- Episode no.: Season 1 Episode 1b
- Directed by: Wes Craven
- Written by: James Crocker
- Original air date: September 27, 1985

Guest appearances
- Melinda Dillon as Penny; Greg Mullavey as Russell; Clare Nono as Newscaster; Joshua Harris as Russell Jr.; Judith Barsi as Bertie;

Episode chronology
| ← Previous "Shatterday" | Next → "Wordplay" |

= A Little Peace and Quiet =

"A Little Peace and Quiet" is the second segment of the first episode of the first season of the television series The Twilight Zone. In this segment, a woman discovers a pendant which allows her to freeze time.

==Plot==
While digging in her garden, housewife Penny unearths a wooden box containing a gold pendant in the shape of a sundial. She discovers that saying "shut up" while wearing the pendant causes the entire world but herself to become frozen in time and saying "start talking" makes everything begin moving again. She uses this power to give herself much-needed reprieves from the demands of her dim-witted and hapless husband Russell and their four children: Janet and Susan, who are always fighting; Bertie, who is clumsy; and Russell Jr., who is always playing pranks. She also silences news programs about recent arms talks between the United States and the Soviet Union and moves door-to-door anti-nuclear weapons activists away from her house while they are frozen in time.

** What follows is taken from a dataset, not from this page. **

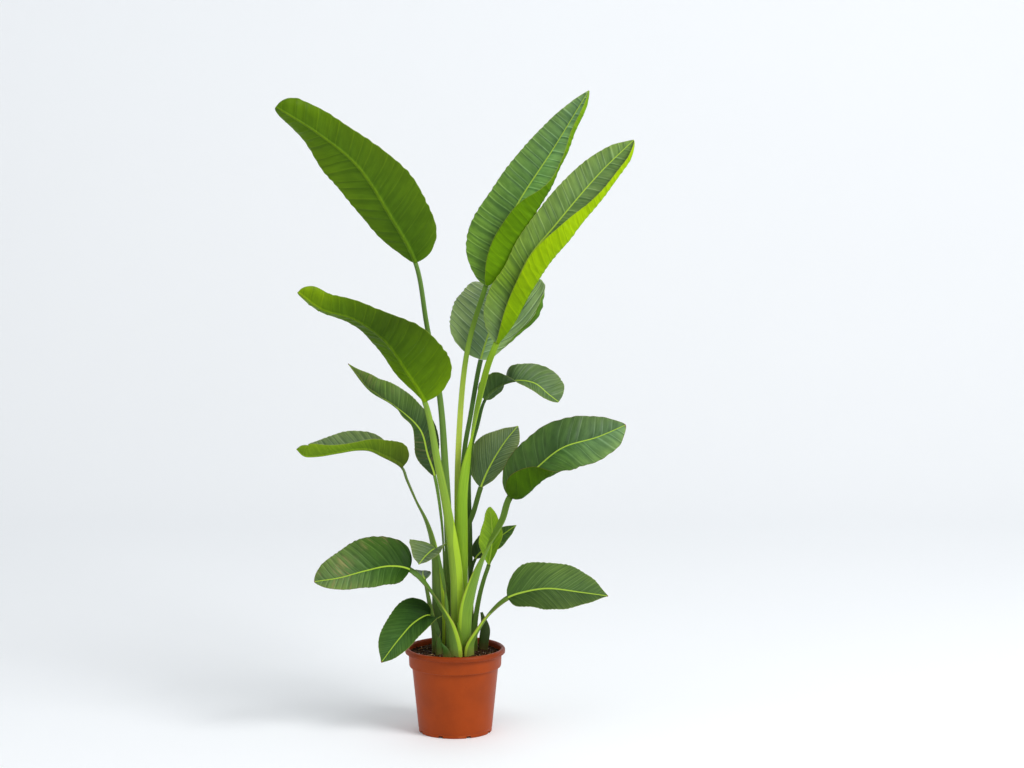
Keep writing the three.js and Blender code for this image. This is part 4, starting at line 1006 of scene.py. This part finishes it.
def pot_surface(settings):
    """The pot as a closed wall turned round Z, with eight openings cut in the corner of its foot."""
    rim, foot, top = settings.rim_diameter / MM / 2, settings.foot_diameter / MM / 2, settings.height / MM
    wall = settings.wall / MM
    step, under_rim = top - COLLAR_HEIGHT, top - RIM_HEIGHT
    collar, body = rim - COLLAR_INSET, rim - BODY_INSET
    notch_in, notch_top, floor = foot - NOTCH_DEPTH, NOTCH_HEIGHT, FLOOR_TOP
    profile = rounded([
        [0, 0, 0], [notch_in, 0, 0], [foot, 0, 0.9], [foot, notch_top, 0], [foot, 7.2, 0.5],
        [foot + 0.8, 8.2, 0.5], [body, step - 1, 0.8], [collar - 0.8, step, 0.8], [collar, step + 2, 0.8],
        [collar + 1, under_rim, 0.5], [rim, under_rim, 1.4], [rim, top - 3.2, 1.6],
        [rim - 3, top - 0.3, 1.2], [rim - 6, top, 1.4], [rim - 8, top - 3, 1.2],
        [collar + 1 - wall, under_rim, 0.8], [collar - wall, step + 1, 0.8], [body - wall, step - 2, 0.8],
        [foot - wall, notch_top, 0], [foot - wall, floor, 0], [notch_in, floor, 0], [0, floor, 0],
    ])
    notch_half = np.arcsin(NOTCH_HALF_WIDTH / foot)
    within = np.linspace(-notch_half, notch_half, NOTCH_STEPS + 1)[:-1]
    between = np.linspace(notch_half, 2 * np.pi / NOTCHES - notch_half, BETWEEN_STEPS + 1)[:-1]
    sector = np.concatenate([within, between])
    turns = np.concatenate([sector + np.pi * (2 * k + 1) / NOTCHES for k in range(NOTCHES)])
    points = lathe(profile[1:-1], turns)
    rows, sides = points.shape[:2]
    index = np.arange(rows * sides).reshape(rows, sides)
    close = np.roll(index, -1, axis=1)
    quads = np.stack([index[:-1], close[:-1], close[1:], index[1:]], -1)
    row_at = lambda r, z: int(np.argmin(np.hypot(profile[1:-1, 0] - r, profile[1:-1, 1] - z)))
    low_out, high_out = row_at(notch_in, 0), row_at(foot, notch_top)
    high_in, low_in = row_at(foot - wall, notch_top), row_at(notch_in, floor)
    open_side = np.tile(np.arange(len(sector)) < NOTCH_STEPS, NOTCHES)
    open_row = np.zeros(rows - 1, bool)
    open_row[low_out:high_out] = True
    open_row[high_in:low_in] = True
    kept = ~(open_row[:, None] & open_side[None])
    faces = quads[kept].tolist()
    for a, b in ((high_out, high_in), (low_in, low_out)):
        faces += np.stack([index[a], close[a], close[b], index[b]], -1)[open_side].tolist()
    edge = list(range(low_out, high_out + 1)) + list(range(high_in, low_in + 1))
    for k in range(NOTCHES):
        first, last = k * len(sector), k * len(sector) + NOTCH_STEPS
        faces.append([int(index[row, first]) for row in edge])
        faces.append([int(index[row, last]) for row in edge][::-1])
    points = points.reshape(-1, 3)
    centre_out, centre_in = len(points), len(points) + 1
    points = np.vstack([points, [0, 0, 0], [0, 0, floor]])
    ring = np.arange(sides)
    around = np.roll(ring, -1)
    faces += np.stack([np.full(sides, centre_out), around, ring], -1).tolist()
    last_row = (rows - 1) * sides
    faces += np.stack([np.full(sides, centre_in), last_row + ring, last_row + around], -1).tolist()
    return points, faces


def soil_radius(pot):
    """Radius of the soil where it meets the pot, in millimetres."""
    return pot.rim_diameter / MM / 2 - SOIL_INSET


def soil_height(x, y, settings, reach):
    """Height of the soil: a parabola over the distance out, plus three sizes of noise, less at the edge."""
    out = np.hypot(x, y) / reach
    mound = settings.edge_height / MM + settings.mound / MM * (1 - out ** 2)
    rough = 1.5 * value_noise(x, y, 17, 3) + 1.3 * value_noise(x, y, 7, 5) + 0.8 * value_noise(x, y, 3.1, 7)
    return mound + rough * (1 - 0.6 * out ** 6)


def soil_surface(settings, pot):
    """The root ball: a crumbly top on rings, a wall that follows the inside of the pot, a floor."""
    reach = soil_radius(pot)
    inner = pot.foot_diameter / MM / 2 - SOIL_FOOT_INSET
    shoulder = pot.rim_diameter / MM / 2 - SOIL_SHOULDER_INSET
    step = pot.height / MM - COLLAR_HEIGHT
    turns = np.linspace(0, 2 * np.pi, SOIL_TURNS, endpoint=False)
    radii = reach * (1 - np.linspace(0, 0.985, SOIL_RINGS) ** 1.1)
    wall = np.array([[inner, SOIL_FLOOR], [shoulder, step - 2], [reach - 1.2, step + 2],
                     [reach, SOIL_WALL_TOP]])
    rim = lathe(wall, turns)
    top = lathe(np.stack([radii, 0 * radii], -1), turns)
    top[..., 2] = soil_height(top[..., 0], top[..., 1], settings, reach)
    points = np.concatenate([rim, top])
    quads, caps = ring_faces(len(points), len(turns))
    return points.reshape(-1, 3), quads.tolist() + caps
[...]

One evening, the radio announces that nuclear missiles are heading for the United States from the Soviet Union. When the radio reveals that ICBMs have entered U.S. airspace, the terrified Penny freezes time, then leaves her house and walks through town. As she notices terrified people looking skyward, she looks up to see a Soviet nuclear missile frozen a few hundred feet in the air, nose down, and moments from impact. She is left with a no-win choice: unfreeze time and die or live eternally alone in a silent world.

==Production==
No visual effects were used for the time stops; the actors and numerous extras, even the dog, all had to hold themselves perfectly still during these sequences. In the cases of characters who were frozen in off-balance positions (e.g. running or lunging), concealed armatures were used to support their weight. The mid-pour orange juice and mid-spill milk were both plastic.

Director Wes Craven said the child actors needed little encouragement to be rambunctious, being naturally full of energy. In conjunction with the exceptionally large cast, the set was always chaotic between takes.

Lead actress Melinda Dillon's shouting "Shut up!" an extra two times as the nuclear missiles approach was unscripted. In the final scene, the two films playing in the theater when Penny stops time are Dr. Strangelove and Fail Safe. Both 1964 films depict nuclear warfare.